Post-Event Evaluation and Referrals

The work isn't over when the event ends. Continuous improvement is key.

  • Hold debriefing sessions and compile a final report to serve as a learning tool.
  • Turn happy customers into evangelists by creating a system to generate and automate referrals.

Creating a Theme & Engaging Experience

A deep dive into creating memorable themes and designing engaging experiences for your attendees.

I. Creating a Memorable Theme

A well-chosen theme is crucial for making your event stand out. It influences programming, food, and décor, setting the stage for a memorable experience.

The Importance of Theming

  • Adds Memorability

    Themes make an event unforgettable by weaving a story.

  • Simplifies Organization

    A theme provides a cohesive framework for planning.

  • Creates Atmosphere

    It helps to envision and build the desired mood.

  • Drives Consistency

    Ensures all elements send a cohesive, powerful message.

Selecting the Right Theme

  • Match to Purpose

    The theme should complement the event's tone and goals.

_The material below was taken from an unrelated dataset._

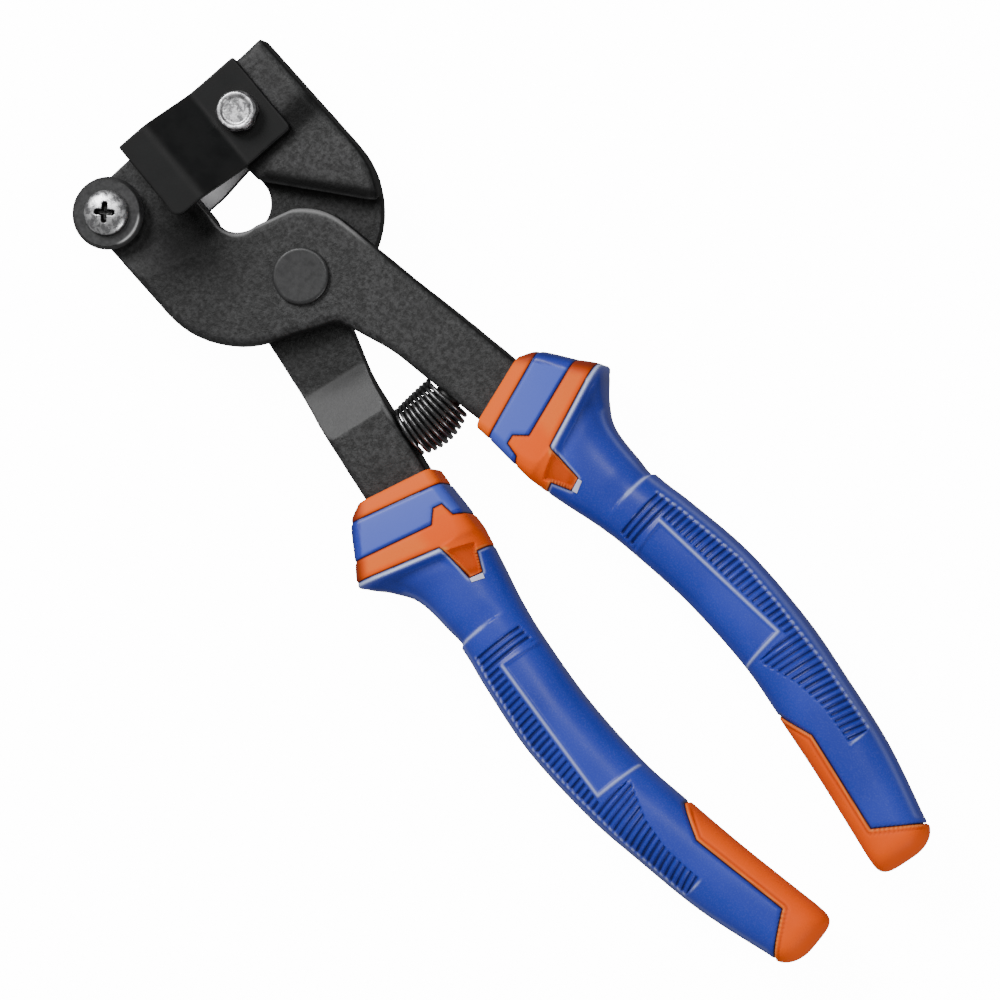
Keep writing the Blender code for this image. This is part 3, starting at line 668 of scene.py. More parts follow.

  • Consider Your Audience

    It should be meaningful and interpreted positively.

  • Brainstorm Ideas

    Work with a team or solicit ideas from your target audience.

  • Draw from Categories

    Use fashion, history, pop culture, or the arts for inspiration.

Integrating the Theme

  • Carry it Through All Phases

    The theme should be present before, during, and after.

  • Ensure Depth

    Go beyond surface-level decorations to create real ambiance.

  • Inform Speakers

    Let speakers know how to incorporate the theme.

  • Use a Slogan & Logo

    Create a memorable message and visual identity.

II. Designing Engaging Experiences

Experiences are unique interactional phenomena, not merely services, requiring conscious awareness and reflective interpretation by participants. They are about "time well spent" rather than "time well saved".

The Three Stages of an Experience

Successful experiences are designed by orchestrating elements across three distinct phases to create memorable and meaningful interactions.

1. Anticipation Phase

This phase occurs *before* the event, building expectations and setting the tone for what's to come.

  • Set Realistic Expectations: Use "truth in advertising" to build excitement without creating disappointment.
  • Enable Co-Design: Allow participants to customize options beforehand to increase their investment.

Example: A Cautionary Tale

Fyre Festival's marketing created massive anticipation for a luxury event, but the disastrous delivery highlights the importance of matching hype with reality.

2. Participation Phase

The "during" stage where participants actively engage with the designed experience and its core elements.

  • Orchestrate Elements: Intentionally arrange the environment, as every detail sends a message.
  • Incorporate Storytelling: Cast participants as the hero in a narrative to engage them emotionally.

Example: Immersive Design

Disney Theme Parks intentionally design every detail, from themed pavement to hidden trash cans, to maintain an immersive narrative.

3. Reflection Phase

The *after* stage where participants process the experience, form lasting memories, and share their stories.

  • Create Peak Memories: Design unique and emotional moments that will be remembered long after.
  • Facilitate Narratives: Provide cues like photos or souvenirs to help shape positive stories and word-of-mouth.

Example: Ceremonial Design

University Commencements use regalia and memorable touchpoints (like hearing a name called) to foster long-term positive memories.